Czerń nie jest czarna, ale jest wystarczająco czarna (na pewno w porónaniu do granatowej zcerni moje exTV) aby się cieszyć. Ktoś pisał, że w nocy nie idzie poznać czy TV jest włączony czy nie... cóż, widać bez problemu różnicę w ciemnym pomieszczeniu między obudową a ekranem ale kłucić się nie będe
. Biel? Dość slabo ale podkreślam, że nie miałem nigdy plazmy i porównując do standardów bieli panujących wśród LCD to ten TV nie powala, a nawet słabo mu idzie. Pewnie da się to podkręcić czego na razie nie robię więc nie wystawiam ostatecznej oceny bieli.
Reflexy, oczywiście są i tu nie ma co pisać. Większość z was ma tą plazmę i wie, że reflexy każdy z nas ma takie same (w sensie czynnik TV, bo czynnik nasłonecznienia jest różny) i kwestia zostaje czy w poszczególnym przypadku nasłonecznienia i materiału przeszkadza to poszczególnemu użytkownikowi.
Ostatni wątek, dzwięk plazmy a raczej syczenie. Jest i rzeczywiście instantownie koreluje z jasnością wyświetlanego obrazu. Nie jest to szum wentylatorów! Będąc 2 metry od tv słyszę to wyraźnie. Czasami nawet przy średniej głośności materiału potrafi się to "rzucić na ucho" bo nie jest to stały dzwięk i o specyficznie wysokiej częstotliwości. Czy to przeszkadza?

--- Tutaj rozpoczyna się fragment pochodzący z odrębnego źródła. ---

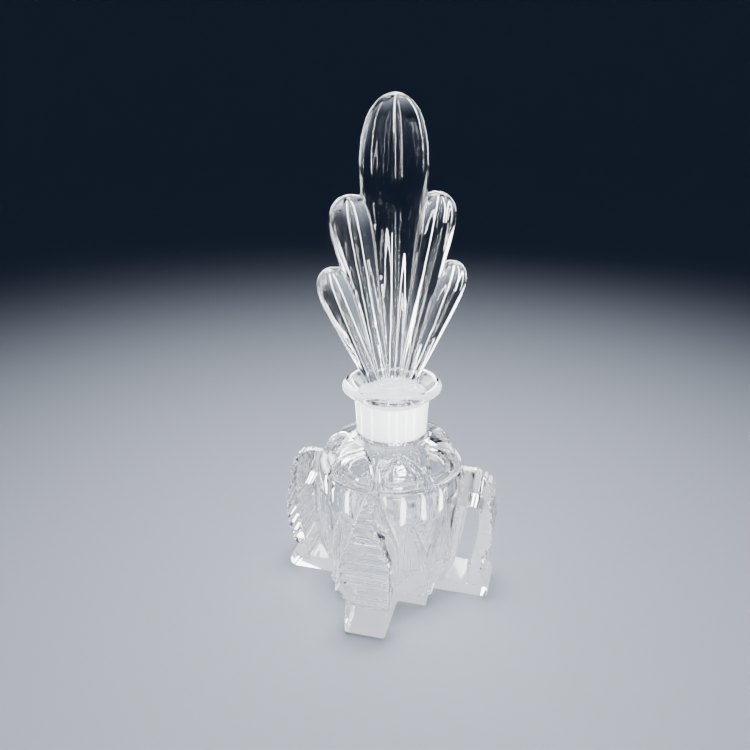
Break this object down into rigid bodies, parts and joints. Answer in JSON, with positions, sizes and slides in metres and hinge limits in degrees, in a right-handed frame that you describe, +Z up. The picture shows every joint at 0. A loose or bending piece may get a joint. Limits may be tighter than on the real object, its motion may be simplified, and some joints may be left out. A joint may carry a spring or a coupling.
{
  "type": "perfume bottle",
  "caption": "Clear pressed-crystal perfume bottle on stepped buttress legs, with a ground-glass neck and a tall fan stopper that lifts out.",
  "frame": {"origin": "on the bottle's axis, in the plane that the feet and the plinth stand on", "axes": "+Z up along the bottle's axis; -Y out of the front leg; +X out of the right leg"},
  "size_m": [0.0676, 0.0676, 0.1519],
  "materials": {
    "clear_crystal": "clear fire-polished pressed crystal",
    "ground_glass": "white frosted ground glass on the socket and the plug"
  },
  "bodies": {
    "bottle": {"vessel": "clear_crystal", "neck": "ground_glass", "lip": "clear_crystal", "leg_front": "clear_crystal", "leg_right": "clear_crystal", "leg_back": "clear_crystal", "leg_left": "clear_crystal"},
    "stopper": {"lobe_middle": "clear_crystal", "lobe_inner_left": "clear_crystal", "lobe_inner_right": "clear_crystal", "lobe_outer_left": "clear_crystal", "lobe_outer_right": "clear_crystal", "stopper_crown": "clear_crystal", "stopper_plug": "ground_glass"}
  },
  "joints": [
    {"name": "stopper_lift", "type": "slide", "parent": "bottle", "child": "stopper", "axis": [0, 0, 1], "range_m": [0, 0.022]}
  ]
}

Mi póki co nie bardzo. W pokoju jest jeszcze dość głośny PS3 no i nie zapominajmy, że traktując jedno i drugie jako szum zawsze można wybić się ponad to sygnałem czyli kino domowe w dzień bo w nocy problem znika okryty słuchawkami. Rozumiem natomiast po częśći tych którym może to przeszkadzać. Szczerze wątpię, iż poziom syczenie zależy od poszczególnym modelów (pewnie z wyjątkami). Podjerzwam, że wszystkim nam TV syczy tak samo a jedynie inaczej opisujemy te wrażenia.
To wszystko z mojej strony. Post factum przeprawszam za rozlazłość ale może komuś to pomoże przy zakupie TV.